- Australians haven’t been this gloomy since late 2017, according to Westpac’s consumer sentiment survey for September.
- Sentiment towards family finances, the economy, spending levels and housing all weakened. The declines among non-Labor voters were particularly severe.
- The one bright spot came from optimism towards the labour market. Australia’s August jobs report will be released tomorrow.
Political chaos in Canberra and higher mortgage rates has seen Australian consumer sentiment fall to the lowest level this year.
The latest Westpac-MI consumer sentiment index fell to 100.5 in September, a decrease of 3% from August. It now sits at the lowest level since November 2017.
A reading above 100 indicates there were more optimists than pessimists in the latest survey, albeit by a small margin.

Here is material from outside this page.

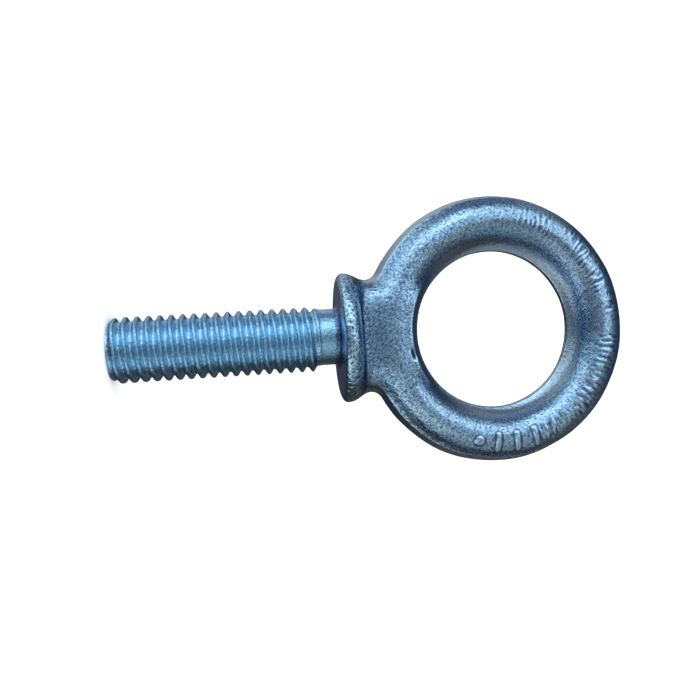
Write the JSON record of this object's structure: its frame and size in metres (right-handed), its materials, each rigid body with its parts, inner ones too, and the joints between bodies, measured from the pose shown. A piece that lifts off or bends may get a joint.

“While the index is still in positive territory, it is now only just above the 100 level,” said Bill Evans, Chief Economist at Westpac.
“The detail suggests that confidence has been affected by increases in mortgage interest rates, political instability and household budget pressures.”
In particular, sentiment among coalition voters, and those who did not nominate a preference, was hammered, sliding 6.4% and 6.6% respectively. In contrast, sentiment among Labor voters improved by 4%.
Evans said the broader decline in sentiment may have been cushioned by the release of Australia’s Q2 GDP report during the survey period, revealing Australia’s economy grew by 3.4% in the year to June, the fastest increase in nearly six years.
“All index components recorded declines in September,” he said.
“The ‘economic outlook over the next five years’ subindex registered the biggest move, a 5.8% fall. Interestingly, the mildest fall was a 0.1% dip in the ‘economic outlook over the next 12 months’ subindex, suggesting the stronger than expected June quarter national accounts may have provided some support to near term expectations.
Despite the decline in both readings, Evans said both remain higher than a year ago and comfortably above their long-run averages.
Sentiment towards current and expected family finances ahead also weakened noticeably, a reaction that appears to have been partially driven by several major banks joining smaller lenders in announcing increases to variable mortgage rates.
Both readings fell by 3.6% from August with sentiment towards current finances particularly pessimistic.
“Three of the four major banks recently lifted their standard variable mortgage rates by 14 to 16 basis points, with two of these moves announced during the survey week,” Evans said.
“The decline in sentiment around family finances is broadly comparable to responses seen following mortgage rate rises in the past.”
Of note, broader sentiment levels among households with a mortgage recorded a sharp 5.6% plunge in the latest survey, near double the 3% decline registered in the headline index.
Fitting with more pessimistic views towards family finances, sentiment towards whether now was a good time to buy a major household item slipped by 2.2%, leaving it at the lowest level since November last year.
“Aside from the rise in mortgage interest rates, household budgets are also coming under persistent pressure from slow growth in wages, declining house prices in Sydney and Melbourne and the rising cost of petrol,” Evans said.
A recent eight-day slide in Australian stocks during the survey period may have also influenced the result, along with continued weakness in the housing market.
Sentiment towards whether now was a good time to buy a home fell 4.8%, while that towards the outlook for home prices fell by 3%, leaving it at the lowest level since December 2015.
“The index is now down 23% on a year ago,” Evans said.
“Expectations have shown a particularly sharp fall in New South Wales, down 12.8% over the month and 40.6% from September last year. Most respondents in the state now believe home prices will fall in the year ahead, a mindset that could prove to be influential in the busy Spring season ahead.
Sentiment towards the outlook for prices in other states was less gloomy, especially in Queensland and South Australia. Brisbane and Adelaide are among the few capitals where median prices have increased in 2018.
Mirroring the decline in broader sentiment towards the housing market, the number of respondents who nominated real estate as the “wisest place for savings” stood at just 12%, marginally above the 8% who nominated stocks. Reflecting ongoing risk aversion from households, nearly 64% said “safe” options such bank deposits, superannuation and paying off debt were the best places to invest new savings.
Pessimism was everywhere in the latest report, except towards the labour market.
Sentiment actually improved noticeably from a month earlier, perhaps helped by unemployment falling to a multi-year low of 5.3% in July.
The unemployment expectations index tumbled 6.6% from August, leaving it down 9.6% over the past year. A lower reading indicates that more Australians believe unemployment will be lower in the year ahead.
The improvement was particularly strong in Australia’s mining and semi-mining states of Western Australia and Queensland.
For the moment it remains the one bright spot for households, meaning tomorrow’s August jobs report may play a crucial role in determining what happens to sentiment in the month ahead.